Kúkwpi7 Willie Sellars recognized for ‘transformative governance’ with provincial award

Kúkwpi7 Willie Sellars of Williams Lake First Nation (WLFN). Photo: Office of the Lieutenant Governor of British Columbia

Kúkwpi7 Willie Sellars of Williams Lake First Nation (WLFN) has been honoured with a provincial award in recognition of his community leadership.

The British Columbia Reconciliation Award is offered each year by the Office of the Lieutenant Governor and the BC Achievement Foundation. 

Sellars was one of six 2023 recipients who were recognized during a ceremony on Thursday evening at the Government House in lək̓ʷəŋən territories.

The other honourees were Dr. Danièle Behn Smith, Klith-waa-taa, Dr. Barney Williams, Dr. Eldon Yellowhorn, Last Post Fund – BC Branch, and The Exploration Place & Lheidli T’enneh First Nation. 

During the ceremony, Sellars was recognized for the countless projects he has led as  Kúkwpi7 of WLFN — showcasing the growth that can be achieved through collaboration and a community focus. 

He was first elected to WLFN’s council in 2008 and was elected chief in 2018. He is currently on his second term.

“The last five years have been transformative for WLFN, with more than $40 million in capital projects and development taking place on WLFN lands during that term,” the award website states, in part.

Sellars also led a collaborative effort to investigate the former residential “school” at St. Joseph’s Mission, which has been centred around community healing.

“His impactful negotiation of economic agreements and oversight of multimillion dollar projects displays transformative governance,” said Jerymy Brownridge, the executive director of Government House.

“Actively participating in St. Joseph’s Mission residential school investigation, Chief Sellars is committed to revitalizing culture and language, evident in the nation’s substantial investments.”

Brownridge co-hosted the event along with T’esóts’en Patrick Kelly who is a member of the selection committee.

Brownridge began with a land acknowledgement to the lək̓ʷəŋən people — the Esquimalt and Songhees Nations. 

Music filled the room with each procession. First, by bagpipes, followed by the lək̓ʷəŋən dancers and drummers. These two different traditions symbolized bringing people together.
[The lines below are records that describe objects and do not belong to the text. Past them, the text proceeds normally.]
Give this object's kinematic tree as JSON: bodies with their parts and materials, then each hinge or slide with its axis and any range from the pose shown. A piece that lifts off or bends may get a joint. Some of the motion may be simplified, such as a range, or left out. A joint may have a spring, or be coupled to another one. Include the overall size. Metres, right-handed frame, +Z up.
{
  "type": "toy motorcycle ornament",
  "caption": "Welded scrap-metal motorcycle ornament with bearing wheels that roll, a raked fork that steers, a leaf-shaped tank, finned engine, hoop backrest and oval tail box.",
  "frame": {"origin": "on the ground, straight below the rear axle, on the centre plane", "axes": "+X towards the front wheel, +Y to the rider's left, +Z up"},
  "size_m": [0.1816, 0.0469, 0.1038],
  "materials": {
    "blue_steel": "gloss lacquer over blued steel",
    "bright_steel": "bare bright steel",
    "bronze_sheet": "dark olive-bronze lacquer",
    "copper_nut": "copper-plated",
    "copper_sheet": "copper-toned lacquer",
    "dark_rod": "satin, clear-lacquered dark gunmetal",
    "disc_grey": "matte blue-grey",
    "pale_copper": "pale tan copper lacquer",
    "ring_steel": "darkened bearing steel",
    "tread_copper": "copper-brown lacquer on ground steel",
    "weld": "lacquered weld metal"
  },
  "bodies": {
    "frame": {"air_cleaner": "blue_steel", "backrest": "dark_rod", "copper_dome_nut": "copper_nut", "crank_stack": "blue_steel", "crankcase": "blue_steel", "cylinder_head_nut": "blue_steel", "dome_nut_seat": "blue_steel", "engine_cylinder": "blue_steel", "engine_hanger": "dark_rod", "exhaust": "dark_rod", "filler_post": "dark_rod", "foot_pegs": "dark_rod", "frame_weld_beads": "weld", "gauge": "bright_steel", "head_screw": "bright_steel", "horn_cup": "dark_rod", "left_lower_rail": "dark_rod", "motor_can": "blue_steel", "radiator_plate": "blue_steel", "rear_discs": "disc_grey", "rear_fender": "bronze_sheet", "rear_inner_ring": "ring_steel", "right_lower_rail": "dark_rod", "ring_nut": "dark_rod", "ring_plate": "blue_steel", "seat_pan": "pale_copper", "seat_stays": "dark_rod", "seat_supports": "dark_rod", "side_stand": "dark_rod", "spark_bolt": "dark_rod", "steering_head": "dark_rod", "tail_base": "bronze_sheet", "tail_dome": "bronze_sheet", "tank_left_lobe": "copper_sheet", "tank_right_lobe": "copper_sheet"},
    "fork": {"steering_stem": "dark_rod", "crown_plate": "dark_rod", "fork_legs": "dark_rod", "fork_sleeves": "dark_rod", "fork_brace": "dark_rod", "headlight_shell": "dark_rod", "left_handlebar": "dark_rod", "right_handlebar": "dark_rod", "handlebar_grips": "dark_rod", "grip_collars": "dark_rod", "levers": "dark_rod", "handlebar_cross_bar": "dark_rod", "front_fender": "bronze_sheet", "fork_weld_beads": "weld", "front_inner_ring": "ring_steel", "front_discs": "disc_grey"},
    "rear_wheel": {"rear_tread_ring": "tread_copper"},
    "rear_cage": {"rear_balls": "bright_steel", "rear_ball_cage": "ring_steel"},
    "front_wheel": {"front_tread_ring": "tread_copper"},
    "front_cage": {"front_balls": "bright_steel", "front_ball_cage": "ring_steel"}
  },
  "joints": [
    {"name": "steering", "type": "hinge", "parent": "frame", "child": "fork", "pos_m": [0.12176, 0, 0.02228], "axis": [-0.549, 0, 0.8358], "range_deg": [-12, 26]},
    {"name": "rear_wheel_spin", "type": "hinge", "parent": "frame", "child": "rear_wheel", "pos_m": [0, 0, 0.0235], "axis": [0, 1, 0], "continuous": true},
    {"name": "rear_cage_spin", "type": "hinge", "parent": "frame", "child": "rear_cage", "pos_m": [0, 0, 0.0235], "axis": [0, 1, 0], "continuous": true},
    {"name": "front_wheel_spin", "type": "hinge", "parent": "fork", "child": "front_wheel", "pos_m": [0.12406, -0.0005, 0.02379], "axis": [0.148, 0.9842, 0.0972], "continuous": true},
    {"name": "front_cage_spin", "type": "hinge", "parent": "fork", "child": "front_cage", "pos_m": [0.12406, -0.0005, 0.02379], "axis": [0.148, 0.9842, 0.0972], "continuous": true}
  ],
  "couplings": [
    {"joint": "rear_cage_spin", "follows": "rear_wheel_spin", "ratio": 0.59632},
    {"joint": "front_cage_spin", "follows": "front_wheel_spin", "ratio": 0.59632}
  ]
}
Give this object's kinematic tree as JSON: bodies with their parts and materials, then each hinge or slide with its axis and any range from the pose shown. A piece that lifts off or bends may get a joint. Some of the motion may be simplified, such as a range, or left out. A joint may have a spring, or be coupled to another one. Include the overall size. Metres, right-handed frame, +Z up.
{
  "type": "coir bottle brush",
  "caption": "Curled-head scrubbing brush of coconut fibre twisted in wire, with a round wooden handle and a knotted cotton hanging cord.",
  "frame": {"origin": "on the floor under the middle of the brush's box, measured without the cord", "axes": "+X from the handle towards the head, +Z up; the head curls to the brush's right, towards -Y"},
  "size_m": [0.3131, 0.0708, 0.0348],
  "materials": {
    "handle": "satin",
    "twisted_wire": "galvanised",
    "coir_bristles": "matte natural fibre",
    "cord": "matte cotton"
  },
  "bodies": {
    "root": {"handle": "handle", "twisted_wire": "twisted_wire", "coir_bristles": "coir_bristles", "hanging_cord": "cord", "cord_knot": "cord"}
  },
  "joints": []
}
Kelly adorned a white robe and held an eagle feather as he acknowledged the province’s 28th lieutenant governor Steven Point (Xwĕ lī qwĕl tĕl) and his idea for the reconciliation award — as well as current Lieutenant Governor Janet Austin for enacting those plans. This is the third year the awards have taken place. 

The honourees were led into the room by the lək̓ʷəŋən dancers and drummers. As each honouree stood atop a blanket as a symbol of honour, they were then gifted another blanket created by Musqueam master weavers Debra and Robyn Sparrow.

Kwakwaka’wakw artist Jamie Gentry also designed a canoe paddle to commemorate the 2023 award, with each recipient receiving a photo print of the paddle. 

Grand Chief Stewart Phillip of the Union of BC Indian Chiefs spoke on behalf of the honourees and about the concept of reconciliation.

“It’s a no brainer; love has always proved itself to be more powerful than hate, love has proved itself to be more more productive than hate, love has proved to be the solution to all of our issues and that we have within our own hearts,” he said.

Phillip said the honourees have made a difference in their communities, and everyone benefits from that progress.

“I know that the leaders that are in this room have lived through the challenges and the heartbreak and loneliness that leadership brings and I admire them further for their consistency and their courage to continue, because at the end of the day, it is about our children and grandchildren and their future.”

Lieutenant Governor Janet Austin recognized the violent colonial history of “Canada” and how her role “has come at the expense of Indigenous people” — saying she hopes to contribute to healing.

“To the recipients. I say thank you most wholeheartedly, for showing us the way you’re an inspiration to all British Columbians.”

Recipients from all three years of the awards were recognized during Thursday’s ceremony, which included honouring the late Chief T̓łaḵwagila Bill Cranmer, as well as Brendan Eshom, Grand Chief Phillip and Corporal Christopher Voller.

Submissions for the 2024 Reconciliation Award are open until Jan. 31.